Some life paths reveal themselves before the traveler even knows they’re looking
This was how it was with Douglas Luchansky.
He attended acting school right out of high school and later studied film and directed videos for two notable ’80s bands that aired on MTV.
Later, after graduating from Cal State University Fullerton with a degree in Business Finance, he became an expert in an industry that was just beginning to evolve three decades ago: accounting software.
The Digital Revolution
When Luchansky was graduating college, many companies were still doing books in large, handwritten ledgers – a practice that was about to change dramatically.
“My dad had an independent tax service,” Luchansky says. “He did everything manually and had a lot of small businesses as clients. I went to work there and started doing their books just as the personal computer wave started to build. People began to ask if I could put their books on computer and I found I had a knack for understanding how it all worked.”
As bookkeeping and tax software systems continued to get more sophisticated, Luchansky was mastering the dynamics of a variety of industries because he was working with a broad range of clients. And to truly know how to maximize the use of the software, you needed to understand the subtleties of the specific industries.
“Since I was working with different types of clients, I started learning about their industries,” he says. “One was a mortgage company. One was a legal firm and another was a company that owned several properties and before you know it I started gleaning all this knowledge on computers, accounting and the different aspects of each industry. And all these companies relied on me because almost no one was computer literate back then. They’d call and say, ‘We don’t know what to do! Do we push X or Y?’”
He began to get more serious about this as a calling after he turned 30 and his friends were talking about 401ks and house payments and car payments and kids.
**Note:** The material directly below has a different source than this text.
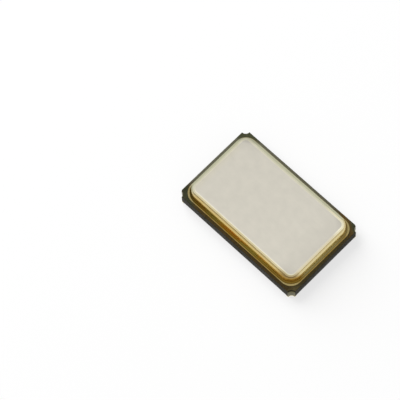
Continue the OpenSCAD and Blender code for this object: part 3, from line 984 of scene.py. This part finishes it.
# %% [markdown]
# ## The table
#
# The part lies on a white table. It would need a lot of light to look white, and that light would
# wash out the part. The table glows instead, but only for rays that come straight from the camera,
# from a reflection or through glass, so the glow adds no light to the part. Matt grey paint under
# the glow shows the shadow.

# %% White table
GLOW = 0.68
TABLE_WHITE = 0.32


def seen_directly(nodes, links):
    """1 for rays from the camera, from a reflection or through glass, else 0."""
    path = nodes.new("ShaderNodeLightPath")
    value = path.outputs["Is Camera Ray"]
    for name in ("Is Glossy Ray", "Is Transmission Ray"):
        either = nodes.new("ShaderNodeMath")
        either.operation = "MAXIMUM"
        links.new(value, either.inputs[0])
        links.new(path.outputs[name], either.inputs[1])
        value = either.outputs["Value"]
    return value


bpy.ops.object.select_all(action="DESELECT")
bpy.ops.mesh.primitive_plane_add(size=0.8)
table = bpy.context.object
table.name = "table"
table_paint = bpy.data.materials.new("white_table")
table_paint.use_nodes = True
nodes, links = table_paint.node_tree.nodes, table_paint.node_tree.links
nodes.clear()
matt, glow, total, output = (nodes.new("ShaderNode" + kind) for kind in
                             ("BsdfDiffuse", "Emission", "AddShader", "OutputMaterial"))
matt.inputs["Color"].default_value = (TABLE_WHITE,) * 3 + (1,)
strength = nodes.new("ShaderNodeMath")
strength.operation = "MULTIPLY"
strength.inputs[1].default_value = GLOW
links.new(seen_directly(nodes, links), strength.inputs[0])
links.new(strength.outputs["Value"], glow.inputs["Strength"])
links.new(matt.outputs["BSDF"], total.inputs[0])
links.new(glow.outputs["Emission"], total.inputs[1])
links.new(total.outputs["Shader"], output.inputs["Surface"])
table.data.materials.append(table_paint)

# %% [markdown]
# ## Sky and lamp
#
# A large soft lamp stands behind the part and to the left, so the shadow falls towards the camera.
# All round is a white sky. Metal mirrors it, so for reflections it is fully white, and slightly
# brighter low in front, which gives the front walls their sheen. For matt surfaces the sky is much
# weaker, because light from everywhere would wash out the shadow of the lamp. The lamp itself is
# kept out of reflections, so that it leaves no glare on the lid.

# %% Sky and lamp
LAMP_POWER = 1.3
SKY_FILL = 0.4
LAMP_SIZE = 0.30
LAMP_TURN, LAMP_RISE, LAMP_AWAY = 176, 36, 0.32


def direction(turn, rise):
    """The direction that is turned that far from +X and rises that far above the table."""
    turn, rise = math.radians(turn), math.radians(rise)
    return Vector((math.cos(rise) * math.cos(turn), math.cos(rise) * math.sin(turn),
                   math.sin(rise)))


sky = bpy.data.worlds.new("sky")
bpy.context.scene.world = sky
sky.use_nodes = True
nodes, links = sky.node_tree.nodes, sky.node_tree.links
place, side, shade, white = (nodes.new("ShaderNode" + kind)
                             for kind in ("TexCoord", "VectorMath", "MapRange", "Mix"))
side.operation = "DOT_PRODUCT"
side.inputs[1].default_value = direction(-45, 20)
for name, value in (("From Min", -0.1), ("From Max", 0.7), ("To Min", 1.0), ("To Max", 1.28)):
    shade.inputs[name].default_value = value
links.new(place.outputs["Generated"], side.inputs[0])
links.new(side.outputs["Value"], shade.inputs["Value"])
links.new(seen_directly(nodes, links), white.inputs["Factor"])
white.inputs["A"].default_value = SKY_FILL
links.new(shade.outputs["Result"], white.inputs["B"])
links.new(white.outputs["Result"], nodes["Background"].inputs["Strength"])
nodes["Background"].inputs["Color"].default_value = (1, 1, 1, 1)


def around(turn, rise, away, target=(0, 0, 0)):
    """A place at that distance from the target, and the turn that looks back at it."""
    step = direction(turn, rise)
    return Vector(target) + step * away, step.to_track_quat("Z", "Y").to_euler()


place, facing = around(LAMP_TURN, LAMP_RISE, LAMP_AWAY)
bpy.ops.object.light_add(type="AREA", location=place, rotation=facing)
lamp = bpy.context.object
lamp.name = "soft_lamp"
lamp.data.size = LAMP_SIZE
lamp.data.energy = LAMP_POWER
lamp.visible_glossy = False
print("Lamp at", tuple(round(x, 3) for x in lamp.location))

# %% [markdown]
# ## The camera
#
# The camera looks down steeply from a long way off for so small an object, through a long lens, and
# one corner of the part points towards it.

# %% Camera
CAMERA_TURN, CAMERA_RISE, CAMERA_ROLL = -38.95, 67.83, -6.98
CAMERA_AWAY = 0.0702
AIM = (-0.001972, -0.001116, 0)
LENS, SENSOR = 197, 36

place, facing = around(CAMERA_TURN, CAMERA_RISE, CAMERA_AWAY, AIM)
bpy.ops.object.camera_add(location=place, rotation=facing)
camera = bpy.context.object
camera.rotation_euler.rotate_axis("Z", math.radians(CAMERA_ROLL))
camera.data.lens = LENS
camera.data.sensor_width = SENSOR
camera.data.clip_start = 0.005
camera.data.clip_end = 10
bpy.context.scene.camera = camera
bpy.context.scene.view_settings.view_transform = "Standard"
“I thought I was left behind so I figured I’d better get a permanent job,” he says. “So I opened up the Orange County Register and saw an ad to do support for computers over the phone – ‘must know accounting and must know computers.’ I applied and got the job.”
It was support for the MAS90 system, which he was familiar with. Though he stayed only a year, it was a great move as he met his wife there.
“I was too entrepreneurial so I only stayed a year,” he says. “My wife stayed on for another seven or eight. Once I quit I started getting referrals from friends and co-workers, mainly because everyone loved my wife so they’d throw me clients in our local area that needed help. Before long, I had a business and three or four years later, I had about 60 clients.”
From there, he got an office, hired staff, some of whom are still with him after 25 years, and continued to stay on the edge by developing its own software system. When asked what makes ACI’s Sage software different from other accounting solutions, he cited a study done years ago about what motivated companies to buy their first system and then their second.
Finding a Niche
“When companies first began buying accounting software systems, their No. 1 priority was price. What was the cheapest?” “The second time they bought, which was usually about seven years later, the priority was about having a partner,” he says. “Companies realized how important having a consulting partner was for driving the solution. I try to differentiate who they will be working with. I’m the owner of the company, not a commissioned sales rep. If you email me over the weekend, you’re going to get a response. If you call me on a holiday, you’re going to get a response and those kinds of differentiators, when you’re talking to a CFO, or CEO, make a huge difference.”
He goes on to explain that the products all do roughly the same thing. Numbers don’t change, after all. The differentiator is the people.
“I have individuals who have worked for me – I prefer to say worked with me – for 25 years,” he said. “There is obviously a reason. They like doing what they’re doing.
We all have a journey to live and without a definitive goal and without having anything overly encouraging me. I did consulting, I enjoyed it. I still enjoy it and it’s incredibly beneficial to like your job.”
Service is Key
He sees his company continuing to grow and loves that he can solve the specific needs for his customers.
“We’re in the small- and mid-sized business market,” he says. “Think $10 million in revenue and above. That’s normally where our solutions start. And it stops at $5B a year. We’re not doing mom and pop, but we’re not doing Disney or Target either and that works for us.”
Individualized, personal service is what makes ACI stand out, according to Luchansky. He relates a recent story of a client’s entire system being hacked with a virus that destroyed it top to bottom.
“We had to reinstall their entire system,” he says. “I was helping them all weekend because there were people relying on them being able to get that payroll out. They have bills to pay and not being able to get the check out is not an option. This is why people come to us. We’ll be there when you need us most.”